How do you factor #x^2 + 4xy - 5y^2#?

3 Answers
Aug 19, 2016

#(x-1y)(x+5y)#

Aug 22, 2016

#(x + 5y)(x - y)#

Explanation:

All the information you need is in the expression.

Read from right to left.

Find the factors of 5 which subtract to give 4.
The signs will be different (because of the minus), there will be more positives (because of +)

5 is a prime number - the only factors are 1 x 5 and we see 5 -1 = 4.

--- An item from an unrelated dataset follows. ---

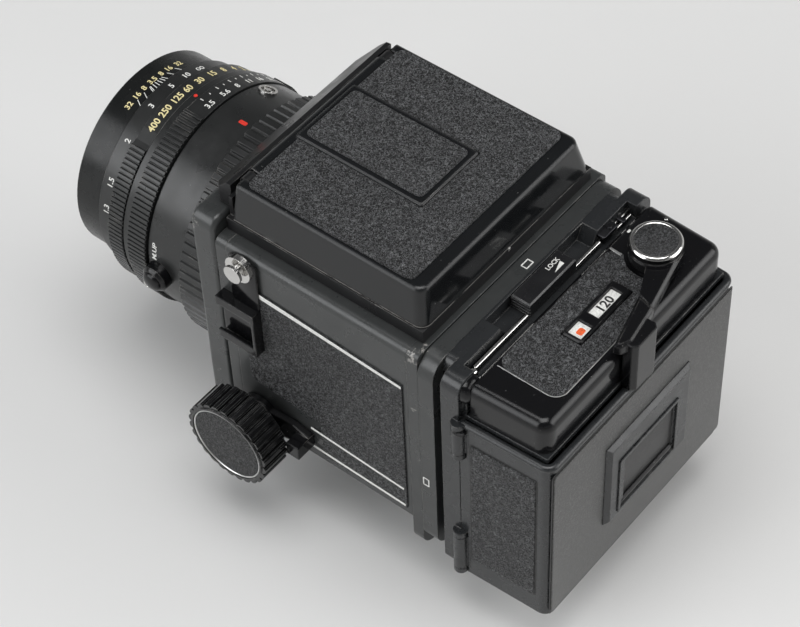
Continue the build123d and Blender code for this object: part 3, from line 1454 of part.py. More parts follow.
def make_film_insert():
    """The film gate plate with its two shelves that carry the spools and rollers."""
    foot = holder_foot + shelf_thickness
    bottom = lens_axis_height - spool_length / 2 - 0.4
    plate = block(-insert_half_width, insert_half_width - insert_wall, holder_front_rear,
                  holder_front_rear + insert_wall, foot, cover_top + 0.6)
    plate -= gate_window(holder_front_rear - 1, holder_front_rear + 3, 0.0)
    plate += block(-insert_half_width, insert_half_width - insert_wall, holder_front_rear, insert_rear,
                   bottom - 2.4, bottom)
    for x in (-insert_half_width + 0.8, insert_half_width - 2.4):
        plate += block(x - 0.8, x + 0.8, holder_front_rear, insert_rear - 20, foot, cover_top + 0.6)
    for x in (spool_axis_x, -spool_axis_x):
        plate -= rod_z(spool_pin_radius + running, x, spool_axis_y, bottom - 1.6, bottom + 1)
    for x in (roller_x, -roller_x):
        plate += rod_z(roller_radius, x, roller_y, bottom - 1, cover_top + 0.6)
        plate += block(x - roller_radius, x + roller_radius, holder_front_rear, roller_y,
                       cover_top - 1.6, cover_top + 0.6)
    return plate


def make_pressure_plate():
    y0 = holder_front_rear + insert_wall + 0.4
    half_width = film_gate_width / 2 + 1.5
    half_height = film_gate_height / 2 + 2.5
    return block(-half_width, half_width, y0, y0 + 1.2, lens_axis_height - half_height, lens_axis_height + half_height)


def make_spool(side):
    x, y = side * spool_axis_x, spool_axis_y
    z0 = lens_axis_height - spool_length / 2
    z1 = lens_axis_height + spool_length / 2
    spool = rod_z(spool_core_radius, x, y, z0, z1)
    spool += rod_z(spool_flange_radius, x, y, z0, z0 + 1.0) + rod_z(spool_flange_radius, x, y, z1 - 1.0, z1)
    spool += rod_z(spool_pin_radius, x, y, z0 - 1.9, z1 + 1.2)
    return spool - block(x - 0.6, x + 0.6, y - spool_core_radius - 1, y - 2.5, z0 + 14, z1 - 14)


# Back cover

def make_back_cover():
    top, foot = cover_top, cover_foot
    wall_front = holder_front_rear + seam
    half_front, half_rear = holder_half_at(wall_front), holder_half_at(cover_rear)
    cover = across_z([
        (half_front, wall_front), (half_rear, cover_rear), (-half_rear, cover_rear),
        (-holder_half_at(holder_wall_rear), holder_wall_rear + seam),
        (-holder_half_at(holder_wall_rear) + cover_wall, holder_wall_rear + seam),
        (-half_rear + cover_wall, cover_rear - cover_wall), (half_rear - cover_wall, cover_rear - cover_wall),
        (half_front - cover_wall, wall_front)], foot, top)
    cover = fillet(cover.edges().filter_by(Axis.Z).group_by(Axis.Y)[-1], cover_corner)
    inner_corners = cover.edges().filter_by(Axis.Z).filter_by(
        lambda e: abs(e.center().Y - cover_rear + cover_wall) < 0.01 and abs(e.center().X) > half_rear - cover_wall - 0.1)
    cover = fillet(inner_corners, cover_corner - cover_wall)
    for z0, z1 in hinge_spans():
        cover -= rod_z(hinge_barrel_radius + seam, hinge_axis_x, hinge_axis_y, z0 - seam - 2.4, z1 + seam + 2.4)
        cover += rod_z(hinge_barrel_radius, hinge_axis_x, hinge_axis_y, z0, z1)
        cover += block(hinge_axis_x - hinge_barrel_radius, half_front, hinge_axis_y + 0.6,
                       hinge_axis_y + hinge_barrel_radius + 1.2, z0, z1)
        cover -= rod_z(hinge_pin_radius + running, hinge_axis_x, hinge_axis_y, z0 - 1, z1 + 1)
    return cover


def make_memo_holder():
    frame = block(memo_right, memo_left, cover_rear, cover_rear + memo_depth, memo_foot, memo_top)
    frame = chamfer(frame.faces().sort_by(Axis.Y)[-1].edges(), 1.6)
    right, left, foot, top = memo_margins
    return frame - block(memo_right + right, memo_left - left, cover_rear + memo_depth - memo_recess, cover_rear + 5,
                         memo_foot + foot, memo_top - top)


def make_cover_latch():
    y, z = latch_y, latch_height
    outer = holder_half_at(latch_y - 5) + slide_gap
    latch = block(-outer - 2.2, -outer, y - 5, y + 4, z - latch_half_height, z + latch_half_height)
    latch = chamfer(latch.faces().sort_by(Axis.X)[0].edges(), 0.8)
    for i in range(4):
        groove = z - 4.8 + i * 3.2
        latch -= block(-outer - 3, -outer - 1.7, y - 6, y + 5, groove - 0.5, groove + 0.5)
    return latch + block(-outer, -outer + 3.4, y - 1.5, y + 1.5, z - 5, z + 5)


# Writing the nodes

save(make_front_frame(), "front_frame")
save(make_mirror_box(), "mirror_box")
save(make_rear_flange(), "rear_flange")
save(make_base(), "base_casting")
save(make_side_leather(1), "side_leather_left")
save(make_side_leather(-1), "side_leather_right")
save(make_strap_lug(1) + make_strap_lug(-1), "strap_lugs")
save(make_accessory_shoe(), "accessory_shoe")
save(make_screen(), "focusing_screen")
save(make_finder_base(), "finder_base")
save(make_focus_axle(), "focus_axle")
save(make_focus_knob(1), "focus_knob_left")
save(make_focus_knob(-1), "focus_knob_right")
save(make_focus_lock_lever(), "focus_lock_lever")
save(make_front_standard(), "front_standard")
save(make_focus_rack(1), "focus_rack_left")
save(make_focus_rack(-1), "focus_rack_right")
save(make_bellows(), "bellows")
save(make_lens_tube(), "lens_tube")
save(make_front_barrel(), "front_barrel")
save(make_plain_ring(distance_ring_radius, front_barrel_end, distance_ring_end), "distance_ring")
save(make_shutter_ring(), "shutter_speed_ring")
save(make_index_band(), "index_band")
save(make_aperture_ring(), "aperture_ring")
save(make_rear_barrel(), "rear_barrel")
save(make_flash_socket(), "flash_socket")
save(make_mirror_up_socket(), "mirror_up_socket")
save(make_lock_ring(), "lens_lock_ring")
save(make_front_glass(), "front_glass")
save(make_rear_glass(), "rear_glass")
save(make_shutter_blades(), "shutter_blades")
save(make_mirror_frame(), "mirror_frame")
save(make_mirror_glass(), "mirror_glass")
save(make_light_flap(), "light_flap")
save(make_lid(), "finder_lid")
save(make_lid_leather(), "lid_leather")
save(make_side_leaf(1), "hood_leaf_left")
save(make_side_leaf(-1), "hood_leaf_right")
save(make_rear_leaf(), "hood_leaf_rear")
save(make_magnifier_frame(), "magnifier_frame")
save(make_magnifier_glass(), "magnifier_glass")
save(make_shutter_button(), "shutter_button")
save(make_release_collar(), "release_lock_collar")
save(make_cocking_lever(), "cocking_lever")
save(make_multiple_lever(), "multiple_exposure_lever")
save(make_adapter(), "revolving_adapter")
save(make_holder_case(), "holder_case")
save(make_gear_housing(), "gear_housing")
save(make_top_leather(), "top_leather")
save(make_film_insert(), "film_insert")
save(make_lock_block(True), "slide_lock_top")
save(make_lock_block(False), "slide_lock_bottom")
save(make_dark_slide(), "dark_slide")
save(make_advance_lever(), "advance_lever")
save(make_pressure_plate(), "pressure_plate")
save(make_spool(1), "supply_spool")
save(make_spool(-1), "take_up_spool")
save(make_back_cover(), "back_cover")
save(make_memo_holder(), "memo_holder")
save(make_cover_latch(), "cover_latch")
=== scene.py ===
"""Looks of a medium format film camera with bellows focusing and a revolving back.

Sizes are millimetres until a mesh is made, which turns them into metres. Noise
in the finishes is sized in metres. The lens looks along -Y, +X is the
photographer's left and +Z is up.
"""

import math

import bmesh
import bpy
import numpy as np
from mathutils import Matrix, Vector


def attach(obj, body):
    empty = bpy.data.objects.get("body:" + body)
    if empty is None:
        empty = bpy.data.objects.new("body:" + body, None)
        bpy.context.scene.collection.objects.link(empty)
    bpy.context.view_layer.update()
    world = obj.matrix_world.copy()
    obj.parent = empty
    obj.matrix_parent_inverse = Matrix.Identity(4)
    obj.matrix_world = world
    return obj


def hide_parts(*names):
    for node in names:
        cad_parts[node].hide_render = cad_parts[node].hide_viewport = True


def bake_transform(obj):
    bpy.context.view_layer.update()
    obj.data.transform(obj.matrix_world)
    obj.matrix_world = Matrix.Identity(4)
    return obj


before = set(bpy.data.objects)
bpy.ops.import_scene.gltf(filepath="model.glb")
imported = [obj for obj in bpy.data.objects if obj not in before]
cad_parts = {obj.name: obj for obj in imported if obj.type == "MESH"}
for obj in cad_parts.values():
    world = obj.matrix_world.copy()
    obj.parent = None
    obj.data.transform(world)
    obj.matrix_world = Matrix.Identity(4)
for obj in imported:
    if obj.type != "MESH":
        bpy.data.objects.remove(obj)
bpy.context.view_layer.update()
millimetre = 0.001

# Where the photographer's camera stood, and how it was turned
view_place = (432.66, 366.20, 727.10)
view_azimuth = 130.84
view_elevation = 49.30
view_roll = -2.83
view_lens = 109.9
view_sensor = 36.0

# The studio
paper_white = (0.72, 0.715, 0.705)
sky_colour = (0.80, 0.81, 0.83)
sky_strength = 0.13
light_target = (0.0, 0.0, 0.08)

# The lens and its rings
lens_axis_height = 74.4
distance_scale_radius = 41.2
distance_scale_y = -111.2
depth_scale_radius = 39.7
depth_scale_y = -119.0
speed_scale_radius = 43.0
speed_scale_y = -104.1
index_band_radius = 43.8
index_dot_y = -98.8
index_dot_angle = 89.5
stop_scale_radius = 44.6
stop_scale_y = -91.2
stop_tick_y = -95.0
rear_barrel_radius = 44.1
mount_mark_y = -75.9
paint_rise = 0.03
paint_depth = 0.10
capital_share = 0.72
top_angle = 89.0
scale_number_height = 2.4
scale_number_weight = 0.05
depth_number_height = 2.3
depth_number_weight = 0.06
depth_number_shift = -0.9
depth_line_size = (0.30, 2.6)
depth_line_shift = 1.9
depth_line_spread = 0.80
mirror_up_y = -84.8
mirror_up_label_angle = 10.4
boss_angle = -2.0
boss_y = -82.5
boss_top = 48.7
boss_screw_angle = -7.6
boss_screw_y = -86.0
boss_screw_top = 48.0
glass_radius = 30.95
glass_edge = 4.0
glass_bulge = 3.2
glass_rear_bulge = 0.4
glass_edge_y = -118.3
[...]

We need +5 and -1 to give +4

This leads to the two brackets:

#(x" "y)(x" "y)" fill in the variables"#

#(x" "5y)(x" "1y)" fill in the factors"#

#(x + 5y)(x - y)" fill in the signs"#

Aug 22, 2016

#x^2+4xy-5y^2 = (x-y)(x+5y)#

Explanation:

#x^2+4xy-5y^2# is a homogeneous expression. We propose that can be formed by the product of two homogeneous expresions.
#x^2+4xy-5y^2 = (a x + b y)(c x + d y)#.

So

#x^2+4xy-5y^2 = a c x^2 + (bc+ad)xy +bd y^2#

so we have

#{ (1 = ac),(4=bc+ad),(-5=bd) :}#

We have three equations and four incognitas. Solving for #b,c,d# we obtain

#b = -a,c = 1/a,d = 5/a#

applying a feasible value for #a# as #a = 1# we obtain

#b =-1, c = 1,d = 5# so

#x^2+4xy-5y^2 = (x-y)(x+5y)#